The flaws we see in modern day landlords are largely a function of capitalism. Housing is a necessary resource for survival, but one that we’ve rendered artificially scarce through social and economic policy inflating the price, and then it gets bought up by the only people who can afford it and rented out to those who can’t. There’s nothing inherently wrong with, for example, a worker-owned cooperative leasing out housing and providing maintenance services at a fair price for those homes for people who don’t want to do it themselves. Ownership alone isn’t a job and such rentseeking would be forbidden in a sane and just society, but under a better system there would still be room for such a service that provides genuine value to society.
Part of this service is covering the risk of unforseen cost.

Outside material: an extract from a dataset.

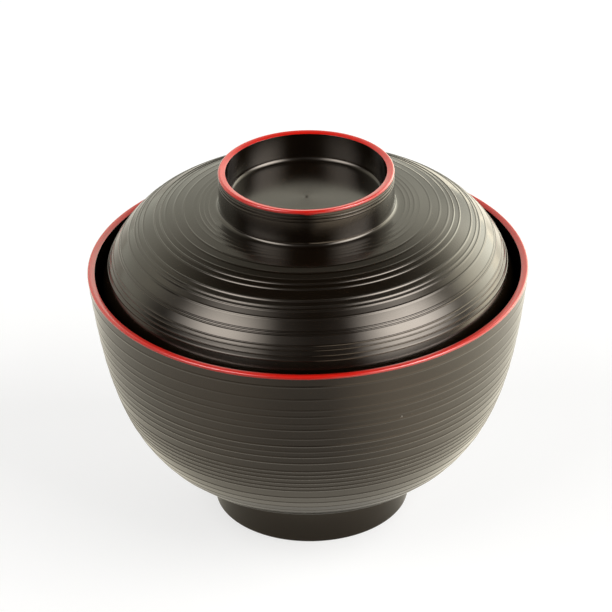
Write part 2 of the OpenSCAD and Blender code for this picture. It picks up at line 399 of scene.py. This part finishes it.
def turned_mesh(name, radius, height, turns, marks):
    """A grid turned about the axis: x = radius cos, y = radius sin of each turn, z = height.

    A section end on the axis becomes one pole point with a fan, and a section that ends on its
    start closes on itself. The piece's own attributes say where a point lies on the turning:
    turning holds the cosine, the sine and the run along the section, and each mark one value.
    """
    rows, columns = radius.shape
    run = np.r_[0, np.cumsum(np.hypot(np.diff(radius[:, 0]), np.diff(height[:, 0])))]
    first_pole, last_pole = radius[0].max() < AXIS_R, radius[-1].max() < AXIS_R
    low, high = int(first_pole), rows - int(last_pole)
    c, s = np.cos(turns), np.sin(turns)
    grid = np.stack([radius * c, radius * s, height], -1)[low:high]
    mark = {key: value[low:high].ravel() for key, value in marks.items()}
    turning = np.stack(np.broadcast_arrays(c[None], s[None], run[low:high, None]), -1)
    turning = turning.reshape(-1, 3)
    points = grid.reshape(-1, 3)
    index = np.arange(len(points)).reshape(high - low, columns)
    if not first_pole and not last_pole:
        index = np.vstack([index, index[:1]])
    around = np.roll(index, -1, axis=1)
    quads = np.stack([index[:-1], index[1:], around[1:], around[:-1]], -1).reshape(-1, 4)
    share = np.repeat(run[low:high] / run[-1], columns)
    place = np.stack([np.arange(len(points)) % columns / columns, share], -1)
    fans = []
    for pole, row, flip in ((first_pole, 0, True), (last_pole, -1, False)):
        if pole:
            tip = len(points)
            points = np.vstack([points, [0, 0, height[row, 0]]])
            turning = np.vstack([turning, [0, 0, run[row]]])
            place = np.vstack([place, [0, run[row] / run[-1]]])
            mark = {key: np.append(value, marks[key][row, 0]) for key, value in mark.items()}
            edge = np.stack([index[row], around[row]], -1)
            edge = edge[:, ::-1] if flip else edge
            fans += np.column_stack([edge, np.full(columns, tip)]).tolist()
    mesh = bpy.data.meshes.new(name)
    mesh.from_pydata(points, [], quads.tolist() + fans)
    uv = [unrolled(np.array(faces), place) for faces in (quads, fans) if len(faces)]
    mesh.uv_layers.new(name="turn").data.foreach_set("uv", np.concatenate(uv).ravel())
    mesh.shade_smooth()
    mesh.set_sharp_from_angle(angle=math.radians(SHARP_ANGLE))
    turnings = mesh.attributes.new("turning", "FLOAT_VECTOR", "POINT")
    turnings.data.foreach_set("vector", turning.ravel())
    for key, value in mark.items():
        mesh.attributes.new(key, "FLOAT", "POINT").data.foreach_set("value", value)
    mesh.update()
    piece = bpy.data.objects.new(name, mesh)
    bpy.context.scene.collection.objects.link(piece)
    return piece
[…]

Heating breaks? That may become expensive. You pay a monthly fee and don’t have to manage risk and cost like that. Many people would be ruined if they had to cover that and repair becomes necessary, or face worsening condition.
As someone who owns my home (a moderately small 2-bedroom condo), I have tens of thousands of dollars worth of work to do to it that I really don’t want to do. Nobody is going to do it for me.
Sometimes I wish I was renting ngl, but rent would be even higher than my mortgage for the same sized place.
As reported by Gamemakers and GameSpark and translated by Automaton, Fontworks LETS discontinued its game licence plan at the end of November.
The expensive replacement plan – offered through Fontwork’s parent company, Monotype – doesn’t even provide local pricing for Japanese developers, and comes with a 25,000 user-cap, which is likely not workable for Japan’s bigger studios.
The problem is further compounded by the difficulties and complexities of securing fonts that can accurately transcribe Kanji and Katakana characters.